Cd Shed Rage Shd Love Come, December 30, 2009
By Kevin Killian
Nightboat Books got together with Otis Books/Seismicity Editions to produce this handsome volume of Leland Hickman’s collected poems, and you know, I can’t really believe this is happening! Two years back, at the Orono Conference in Maine, editor Stephen Motika spoke of his plans to edit a complete Hickman book; he, Motika, certainly is too young to have known Hickman personally or to have participated in the network of Southern California-based magazines Hickman edited. Perhaps he was the perfect person to take on this task then, but I wondered how he had stumbled onto Hickman’s writing at all. As the poet and scholar Bill Mohr explains in an informative afterword, the difficulty of establishing Hickman’s reputation lies chiefly in the very fugitive publication of his work, small presses, small editions, a circle of influence that was more interested in his editing projects than in his poetry perhaps. Timothy Liu printed “Yellowknife Bay” in an important anthology of gay experimental poetry, “Word of Mouth,” but that was about all of Hickman that was easily accessible.

As we discover, other reasons caused Hickman to put his own work on the back burner, and it sounds as though while we were all waiting for a successor to the one book, the “Great Slave Lake Suite,” Hickman was actually not writing much of anything at all. Editing Temblor and maintaining, in the days before e-mail, a vast correspondence with many of the world’s most innovative poets, ate up his time, and of course so did AIDS. Motika produces a few “new” pieces (of very high quality), but don’t go looking to this new collection for lots and lots of new material; instead the value of the book is twofold, it returns to print the major work of an interesting poet, and in addition it simplifies and makes legible by re-arrangement, the order and the valences of this work.
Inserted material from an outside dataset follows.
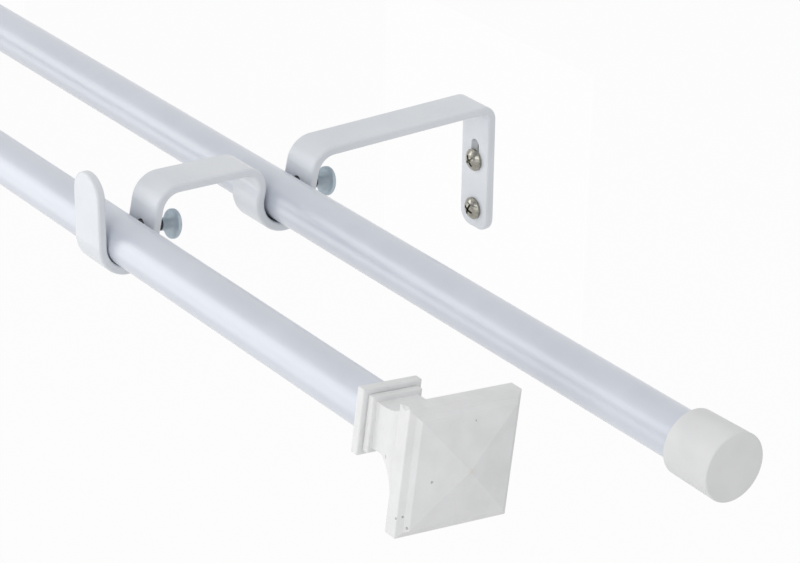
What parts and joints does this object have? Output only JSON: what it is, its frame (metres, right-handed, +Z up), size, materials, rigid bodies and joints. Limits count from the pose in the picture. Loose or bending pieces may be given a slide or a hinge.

It is a prophetic, shamanic work fueled by rage, grief and sudden bursts of homosexual feeling. Hickman lived in a dangerous age in dangerous cities, and he was punished, imprisoned, institutionalized for his penchant for public sex. A private story makes itself felt through the densest and most lyrical parts of his poems, something to do with his dad, an intense Oedipal love hate thing like Raymond Massey slapping James Dean in Kazan’s film of East of Eden. In one excruciating passage the father strips the son to dowse him with a burning liquid to rid him of crabs, souvenirs of the teenager’s uncontrollable need for sex with strangers. Hickman’s poetry often seemed to me to be a queer amalgam of Ginsberg, Charles Olson, and something of Swinburne in him, a masochistic drive that spits the words out over the page (many lines begin with the single word “o,” not the uppercase “O” of Keats, but just a tiny little mouth remembering) and create a portrait etched in acid. And like William Burroughs’ wild boys, his memories seem to reach back to a prewar paradise of roadsters, red-tiled public toilets, outhouses with rattlers twisting in the Pasadena sun. The speaker derives power from the scopophilia that makes him anxious to see, to watch, the forbidden accdientally exposed, in a dramatic rehearsal of his own early abuse.

That makes Tiresias sound sensational, and Mohr advises us not to think of Hickman’s writing as “confessional” in any shape or form. Hickman’s sophisticated, alienated use of language allows him to revisit American trauma, by endowing the primal with a series of complicating screens and taxonomies. I don’t know, it still seems confessional to me, why there are even scenes of the child Lee Jr going to confession, confessing the sins of the child. “Absolve, absolve him.” This new book invites us into a dark wet cave where all the most exciting and painful things are happening all the time, awake and in dreams. Somewhere there’s a whisper, “sonny, hush, stop dwelling on it,” but the roar in one’s ears drowns out that quiet voice.